Mom uses loss to raise awareness of SIDS
TOPEKA, Kan. (WIBW) - Benjamin meant the world to his mother, Samantha Glenn.
It was her second child, arriving just 11 months after his older sister, Amelia.
“(He was) very cute, a beautiful baby,” Glenn said.
But their world changed in March 2007, on the last day of a family vacation when Benjamin was four months old.
“I woke up and I put my hand over him in his playpen and his body was cold, very cold,” Glenn said. “You just get a sick feeling as a mom when you know something’s wrong.”
Benjamin passed away from Sudden Infant Death Syndrome. All these years later, Glenn said, it doesn’t get easier.
“His birthday is in November, coming up, he’d be 15,” she said. “You miss the first steps. You miss the first day of preschool, kindergarten, graduation. What would he be doing now?”
According to the CDC, in the U.S., about 3,400 babies die suddenly before age one each year. About 1,200 are from SIDS, while others are from sudden unexplained infant death, and accidental suffocation or strangulation in bed.
Glenn, who’s now a nurse at Stormont Vail, says she didn’t know much about SIDS, but over the years, she has connected with other families who suffered the same loss. She and fellow mom Carrie Steinle even started the SIDS and Infant Loss Network.

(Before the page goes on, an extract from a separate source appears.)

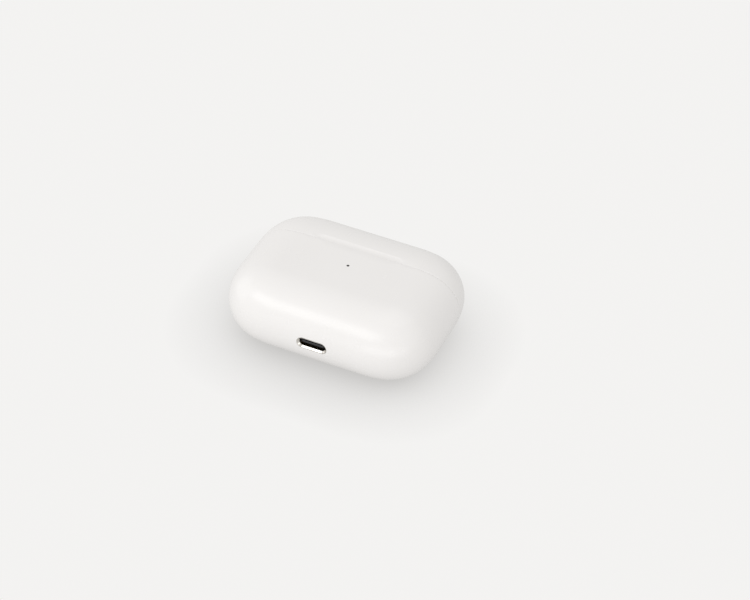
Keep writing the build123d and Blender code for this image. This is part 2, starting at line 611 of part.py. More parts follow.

“When you think you’re alone, you are not alone,” she said.
Besides support, the group also shares information, like making people aware of the ABCs of safe sleep, which are ways to reduce a baby’s risk for SIDS.
“Baby needs to be alone in the crib; making sure they’re on their back; and the last part is to make sure it’s clutter free - no cute bears and cute bumpers and blankets - you get a tight fitted sheet and a sleeper sack,” Glenn said.
Health experts also encourage pacifiers, because they may improve breathing and reduce obstructions. But they’re also quick to point out SIDS has no symptoms or warning signs.
“Sometimes you can do everything and it still happens, but you have to try,” Glenn said.
She holds tights to memories. She keeps Benjamin’s first teddy bear close.
“It gives me a lot of comfort when I talk about him because at one time his hands were on it,” she said.
It’s a reminder Benjamin - and all the other children lost too soon - are with us forever.
“Time does not heal loss,” she said. “We learn new ways to cope, how to get past those hard days.”
October is Pregnancy and Infant Loss Awareness Month, remembering the lives lost to miscarriage, stillbirth, and other deaths in infancy. At 7 p.m., Oct. 15, people are invited to light a candle to honor those lives.